My response is, Say What? different people want land for all sorts of different reasons. Some of the reasons are simply political, some are societal, some are historical, some are religious, some are all these causes mixed together. The Serbs wanted Kosovo for historical reasons. The Crusaders wanted Jerusalem for religious reasons.

The Arabs want Israel destroyed for religous and societal reasons: for land that was once Muslim and Arab to revert to being non-Muslim and non-Arab is obviously contrary to the will of Allah. Also, Israel makes the Arabs look very bad by comparison, and they feel shame. So the rise in Islamic fundamentalism includes a corresponding rise in the wish to get rid of Israel.

Moreover, Pape does not address the nature of Islamism, which is something quite different from a pure religious revival. It is much closer to a totalitarian political movement wrapped round in the green flag of Islam. Hamas doesn't just want to remove Israel; it wants to establish its own rule in an Islamic State of Palestine. Is this a religious or a political goal? Yes.

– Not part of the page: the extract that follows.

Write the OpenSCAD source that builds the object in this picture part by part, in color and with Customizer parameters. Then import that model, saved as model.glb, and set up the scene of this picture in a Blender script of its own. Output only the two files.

To: epicure who wrote (115543)9/23/2003 8:08:20 PM
From: frankw1900  Read Replies (1) | Respond to of 281500
 
Re: Dying to Kill

Nadine's crtiicism of Pape's article is well taken. When I posted his original work here -

danieldrezner.com

- I expected there might be a fair bit of criticism.

She is correct in noting his lack of treatment of the ideological basis behind those who direct much suicide terrorism.

For instance, the Sri Lankan government is highly unlikely in the end to give way on fundamental matters to the LTTE, a Marxist-Leninist movement: Whatever the faults of the Sri Lankan majority government in its original treatment of the Tamil minority, it does have democratic customs and institutions which are antithetical to the aims of Marxist-Leninism generally, and specifically to those of the LTTE.

Similarly with the extremist, anti-modernist Islamist movements which sponsor suicide terrorism. Like the LTTE, they also piggy back on nationalist movements and even the modernist aspirations of the populations they exploit. Pape writes in the abstract of his article

this study shows that suicide terrorism follows a strategic logic, one specifically designed to coerce modern liberal democracies to make significant territorial concessions

but never mentions the corollary: that these liberal democracies (modernist countries) must also give way to an extremely hostile ideology - something far more important tnan territorial concessions.

The aim of the administrators of suicide terrorism is not territory in itself but space for their ideological flowering. The outcome for the Islamists is something like Iran, and for the LTTE, something like Cuba.

It strikes me that in both cases the outcomes envisioned by these terrorist ideologues are undesirable in the 21st century.

Pape slides obliquely past this important aspect of suicide terrorism although he does come near it towards the end of his paper when he discusses the gains the terrorizing movements have made. The democracies don't have much give:

While suicide terrorism has
achieved modest or very limited goals, it has so far failed to compel target democracies to abandon goals central
to national wealth or security. When the United States withdrew from Lebanon in 1984, it had no important se-curity,
economic, or even ideological interests at stake. Lebanon was largely a humanitarian mission and not
viewed as central to the national welfare of the United States. Israel withdrew from most of Lebanon in June
1985 but remained in a security buffer on the edge of southern Lebanon for more than a decade afterward,
despite the fact that 17 of 22 suicide attacks occurred in 1985 and 1986. Israel's withdrawals from Gaza and
the West Bank in 1994 and 1995 occurred at the same time that settlements increased and did little to hinder
the IDF's return, and so these concessions were more modest than they may appear. Sri Lanka has suffered
more casualties from suicide attack than Israel but has not acceded to demands that it surrender part of its
national territory. Thus, the logic of punishment and the record of suicide terrorism suggests that, unless
suicide terrorists acquire far moredestructive technolo-gies, suicide attacks for more ambitious goals are likely
to fail and will continue to provoke more aggressive military responses.